3D code data

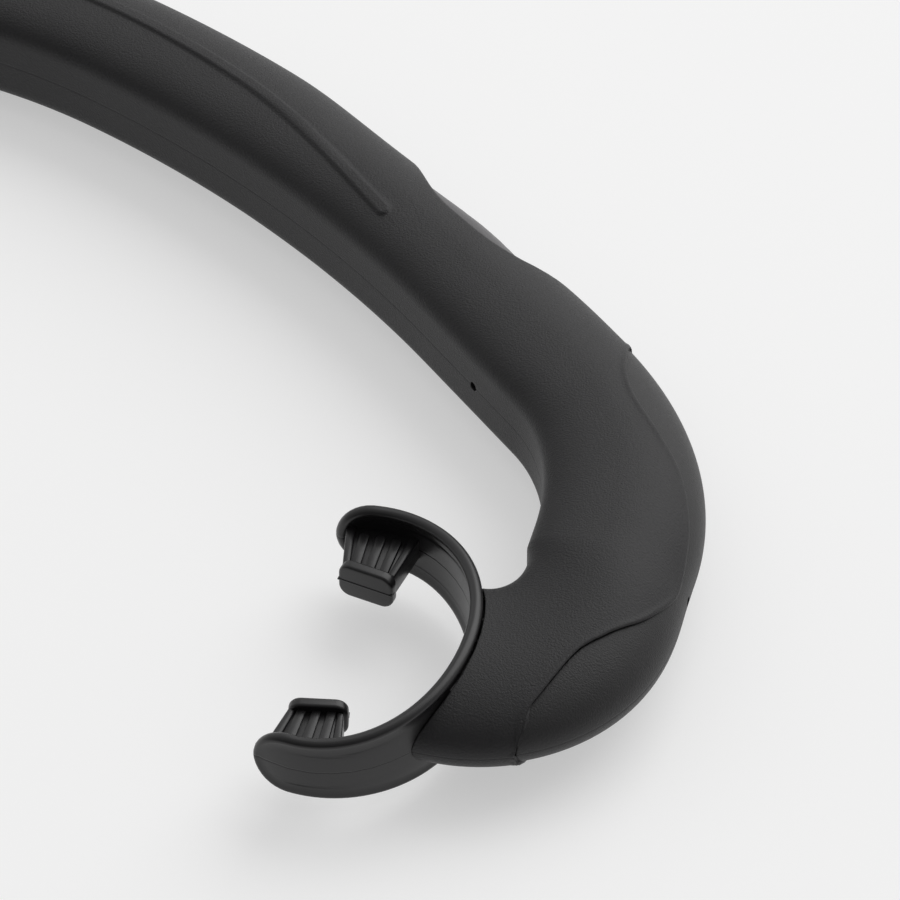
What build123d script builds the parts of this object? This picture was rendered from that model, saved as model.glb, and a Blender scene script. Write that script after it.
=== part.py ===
"""Breathing snorkel, lying on its flank.

Everything is in millimetres.  The origin is the middle of the throat, where the mouthpiece meets the
tube.  The tube's centreline lies in the plane z = 0, the mouth opens towards -X, and +Z is up, square
to one flank.  The air path runs from the throat towards +X, round the elbow, up the riser, over the
shoulder, along the lower run, round the long back bend and the crown bend, and along the top run,
which points to -X.
"""
import os
from math import cos, radians, sin

from build123d import *

# --- the tube's section: a flat inner face, crowned flanks and a round back ---
tube_half_width = 14.0
tube_half_depth = 11.5
inner_flat_half = 6.0
inner_flat_share = 0.55
crown_shift = 1.4
corner_pull = 0.7
shelf_pull = 0.6

# --- walls, each measured inwards from the skin's surface ---
skin_wall = 1.8
core_wall = 1.4
neck_wall = 1.4
pad_step = 0.5

# --- the elbow, a fan of sections about its pivot ---
pivot_x = -1.0
pivot_y = 29.0
mouth_half_width = 19.1
mouth_half_depth = 9.5
mouth_drop = 1.9
elbow_inner_reach = 5.6
elbow_fullness = 0.88
elbow_step = 15.0
riser_half_width = 15.8
riser_half_depth = 12.4
riser_length = 5.5
stub_length = 8.0

# --- shoulder, lower run, back bend, crown bend and top run ---
shoulder_radius = 56.0
shoulder_turn = 48.5
shoulder_fullness = 1.7
lower_run = 30.0
back_bend_radius = 270.0
back_bend_turn = 21.5
crown_bend_radius = 140.0
top_run = 95.0
station_pitch = 12.0

# --- a shallow saddle in the back of the back bend, above the window ---
saddle_depth = 1.6
saddle_turn = 56.5
saddle_half_turn = 6.5

# --- moulded details of the skin ---
rail_width = 2.6
rail_height = 0.7
rail_root = 1.0
rail_back_points = ((53.7, -5.9), (58.5, -2.7), (63.0, -0.6), (68.0, 0.6))
rail_crown_points = ((74.0, 1.0), (79.0, 1.0), (84.0, 1.0))
pin_hole_radius = 0.95
pin_hole_run = 13.0
window_length = 54.0
window_half_height = 8.7
window_turn = 51.9

# --- the pad's edge: turn round the elbow or the shoulder, and how far it runs inside the bend's back ---
pad_elbow_points = ((-67.5, 5.8), (-52.0, 11.3), (-38.0, 9.6), (-22.0, 4.7), (-4.0, 1.6))
pad_shoulder_points = ((14.7, 4.9), (25.0, 8.0), (34.0, 9.6), (41.0, 8.0), (47.0, 3.8))
pad_lower_turn = -72.0
pad_upper_turn = 51.0

# --- how far the shapes that only cut run past the surface they cut ---
cut_reach = 3.0
end_cut = 1.0

# --- mouthpiece ---
shield_depth = 25.8
shield_half_width = 31.8
shield_wall = 1.9
shield_back = 2.4
shield_rise = 1.0
shield_tip = 9.6
shield_half_height = 10.4
shield_tip_half_height = 7.2
shield_tip_round = 6.6
neck_turn = -68.0
spigot_overlap_turn = 3.0
tab_base = 14.5
tab_end = 9.8
tab_thickness = 4.6
tab_centre = -23.6
tab_reach = 17.6
tab_root_depth = 0.9
plate_length = 11.2
plate_height = 7.6
plate_thickness = 2.4
plate_toe = 10.5
plate_round = 2.5
rib_pitch = 3.5
rib_width = 2.2
rib_height = 0.6
rib_root = 0.5
rib_length = 8.4
rib_middle = 23.2

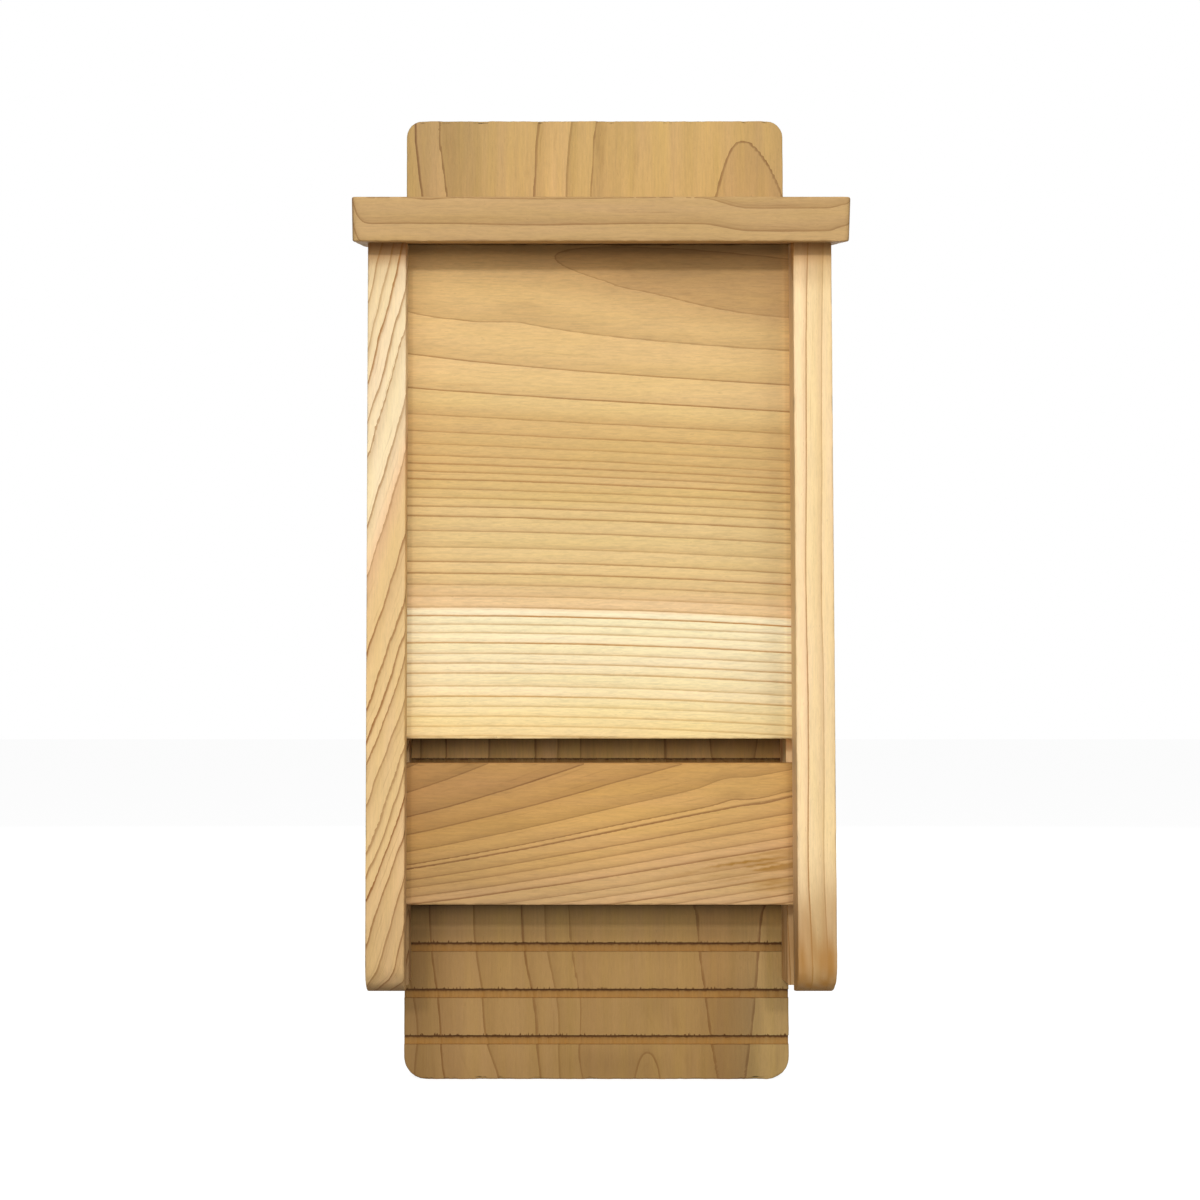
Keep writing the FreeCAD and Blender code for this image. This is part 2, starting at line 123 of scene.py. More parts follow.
def graded(low: float, high: float, step: float, marks: tuple[float, ...] = ()) -> Array:
    """Gives rising numbers from low to high, at most a step apart, which pass through each mark.

    Args:
        low: the first number.
        high: the last number.
        step: the largest gap between neighbours.
        marks: numbers that have to be among them.

    Returns:
        The numbers.
    """
    stops = np.unique(np.array([low, high, *[mark for mark in marks if low < mark < high]]))
    parts = []
    for start, end in zip(stops[:-1], stops[1:]):
        count = max(2, math.ceil((end - start) / step) + 1)
        parts.append(np.linspace(start, end, count)[:-1])
    return np.concatenate([*parts, [high]])


class Grain(Enum):
    """The way that a board's fibres run."""

    LEVEL = (1, 0, 0)
    UPRIGHT = (0, 0, 1)


class Axis(IntEnum):
    """The axes of the object's frame: to the right, into the wall and up."""

    X = 0
    Y = 1
    Z = 2


X, Y, Z = Axis


@dataclass(frozen=True)
class Slope:
    """A smooth step along an axis, from 0 at its start to 1 at its end."""

    axis: Axis
    start: float
    end: float

    def at(self, points: Array) -> Array:
        """The step's height at each point."""
        return smooth(points[:, self.axis], self.start, self.end)


@dataclass(frozen=True)
class Bell:
    """A bell curve along an axis, one high at its middle."""

    axis: Axis
    middle: float
    width: float

    def at(self, points: Array) -> Array:
        """The bell's height at each point."""
        return bump(points[:, self.axis], self.middle, self.width)


class Patch:
    """A part of a board where a value differs by an amount times all its slopes and bells."""

    def __init__(self, amount: float, *limits: Slope | Bell) -> None:
        """Keeps the amount and what bounds it."""
        self.amount = amount
        self.limits = limits

    def at(self, points: Array) -> Array:
        """Works out the difference that the patch makes.

        Args:
            points: places, one row for each.

        Returns:
            The difference at each place.
        """
        value = np.full(len(points), float(self.amount))
        for limit in self.limits:
            value = value * limit.at(points)
        return value


Patches = tuple[Patch, ...]


def total(patches: Patches, points: Array) -> Array:
    """The sum of the patches at each point."""
    return sum((patch.at(points) for patch in patches), np.zeros(len(points)))


class Socket:
    """A node's output whose operators add Math nodes."""

    def __init__(self, paint: "Paint", output: bpy.types.NodeSocket) -> None:
        """Wraps an output of a node in that material."""
        self.paint = paint
        self.output = output

    def math(self, operation: str, *others: Any) -> "Socket":
        """Adds a Math node of that operation, fed with this socket and the others in order."""
        sockets = dict(enumerate((self, *others)))
        return self.paint.node("ShaderNodeMath", {"operation": operation}, sockets)["Value"]

    def __add__(self, other: Any) -> "Socket":
        """The sum."""
        return self.math("ADD", other)

    def __sub__(self, other: Any) -> "Socket":
        """The difference."""
        return self.math("SUBTRACT", other)

    def __rsub__(self, other: float) -> "Socket":
        """The difference from a number."""
        return self.math("MULTIPLY_ADD", -1.0, other)

    def __mul__(self, other: Any) -> "Socket":
        """The product."""
        return self.math("MULTIPLY", other)

    def __truediv__(self, other: Any) -> "Socket":
        """The quotient."""
        return self.math("DIVIDE", other)

    __radd__ = __add__
    __rmul__ = __mul__

    def step(self, low: float, high: float) -> "Socket":
        """Adds a smooth step.

        Args:
            low: where it is 0.
            high: where it is 1; below low where the step falls.

        Returns:
            The step.
        """
        ends = (0.0, 1.0) if low < high else (1.0, 0.0)
        sockets = {"Value": self, "From Min": min(low, high), "From Max": max(low, high),
                   "To Min": ends[0], "To Max": ends[1]}
        return self.paint.node("ShaderNodeMapRange", {"interpolation_type": "SMOOTHSTEP"}, sockets)["Result"]


class Paint:
    """The node tree of one material or world and the nodes that are added to it."""

    def __init__(self, owner: bpy.types.Material | bpy.types.World) -> None:
        """Empties the owner's node tree.

        Args:
            owner: the material or world.
        """
        owner.use_nodes = True
        self.owner = owner
        self.tree = owner.node_tree
        self.tree.nodes.clear()

    def node(self, kind: str, settings: dict[str, Any] | None = None,
             sockets: dict[str | int, Any] | None = None) -> dict[str, Socket]:
        """Adds a node.

        Args:
            kind: the node's type.
            settings: its settings, set first; "stops" holds a ramp's places and colours.
            sockets: the value or link of each of its input sockets, by name or number.

        Returns:
            The node's outputs by name.
        """
        made = self.tree.nodes.new(kind)
        for name, value in (settings or {}).items():
            if name == "stops":
                self.fill_ramp(made.color_ramp, value)
            else:
                setattr(made, name, value)
        for name, value in (sockets or {}).items():
            if isinstance(value, Socket):
                self.tree.links.new(value.output, made.inputs[name])
            else:
                made.inputs[name].default_value = value
        return {output.name: Socket(self, output) for output in made.outputs if output.enabled}

    @staticmethod
    def fill_ramp(ramp: bpy.types.ColorRamp, stops: Stops) -> None:
        """Gives a ramp its stops.

        Args:
            ramp: the ramp.
            stops: each stop's place from 0 to 1 and its screen colour.
        """
        while len(ramp.elements) < len(stops):
            ramp.elements.new(1.0)
        for element, (place, colour) in zip(ramp.elements, stops):
            element.position = place
            element.color = linear(colour)

    def position(self) -> Socket:
        """The place on the object in millimetres."""
        return self.times(self.node("ShaderNodeTexCoord")["Object"], (1 / MM, 1 / MM, 1 / MM))

    def attribute(self, name: str) -> Socket:
        """The value that the mesh keeps under that name."""
        return self.node("ShaderNodeAttribute", {"attribute_name": name})["Fac"]

    def noise(self, vector: Socket, detail: float = 2.0, roughness: float = 0.5) -> Socket:
        """Noise around nought, within about plus or minus one half."""
        sockets = {"Vector": vector, "Scale": 1.0, "Detail": detail, "Roughness": roughness}
        return self.node("ShaderNodeTexNoise", None, sockets)["Fac"] - 0.5

    def blend(self, share: Any, first: Any, second: Any) -> Socket:
        """Mixes two colours by a share."""
        settings = {"data_type": "RGBA", "clamp_factor": True}
        return self.node("ShaderNodeMix", settings, {0: share, 6: first, 7: second})["Result"]

    def vector(self, operation: str, first: Any, second: Any, output: str = "Vector") -> Socket:
        """The outcome of a Vector Math node."""
        return self.node("ShaderNodeVectorMath", {"operation": operation}, {0: first, 1: second})[output]

    def times(self, colour: Socket, factors: Any) -> Socket:
        """The colour with each of its parts multiplied by that of the factors."""
        return self.vector("MULTIPLY", colour, factors)

    def dim(self, colour: Socket, factor: Socket) -> Socket:
        """The colour made lighter or darker by a factor about one."""
        sockets = {0: colour, "Scale": factor}
        return self.node("ShaderNodeVectorMath", {"operation": "SCALE"}, sockets)["Vector"]

    def relief(self, height: Socket, strength: float, distance: float) -> Socket:
        """The normal of a surface with that relief, whose distance is in metres."""
        sockets = {"Strength": strength, "Distance": distance, "Height": height}
        return self.node("ShaderNodeBump", None, sockets)["Normal"]

    def finish(self, sockets: dict[str, Any]) -> bpy.types.Material:
        """Adds the surface shader and its output.

        Args:
            sockets: the values and links of the shader's sockets.

        Returns:
            The material.
        """
        shader = self.node("ShaderNodeBsdfPrincipled", None, sockets)["BSDF"]
        self.node("ShaderNodeOutputMaterial", None, {"Surface": shader})
        return self.owner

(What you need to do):
Repeat word for word every line from the start of the entries to the line holding "from build123d import *", inclusive, and nothing else.

(Solved problem):
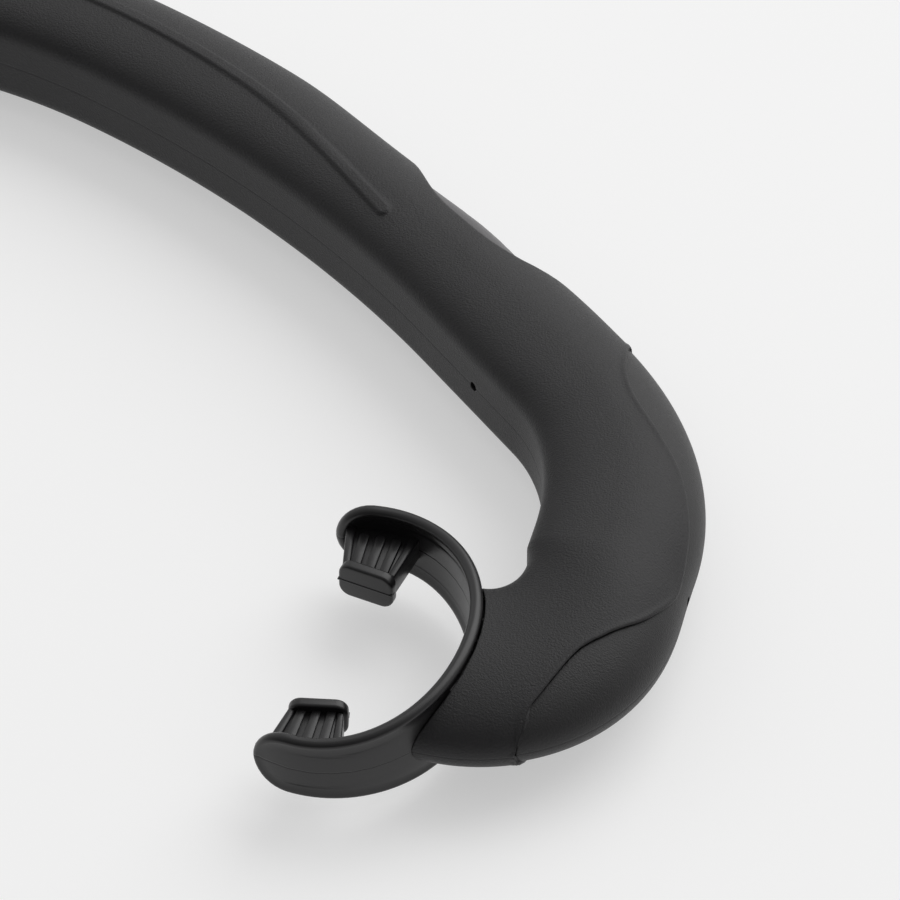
What build123d script builds the parts of this object? This picture was rendered from that model, saved as model.glb, and a Blender scene script. Write that script after it.
=== part.py ===
"""Breathing snorkel, lying on its flank.

Everything is in millimetres.  The origin is the middle of the throat, where the mouthpiece meets the
tube.  The tube's centreline lies in the plane z = 0, the mouth opens towards -X, and +Z is up, square
to one flank.  The air path runs from the throat towards +X, round the elbow, up the riser, over the
shoulder, along the lower run, round the long back bend and the crown bend, and along the top run,
which points to -X.
"""
import os
from math import cos, radians, sin

from build123d import *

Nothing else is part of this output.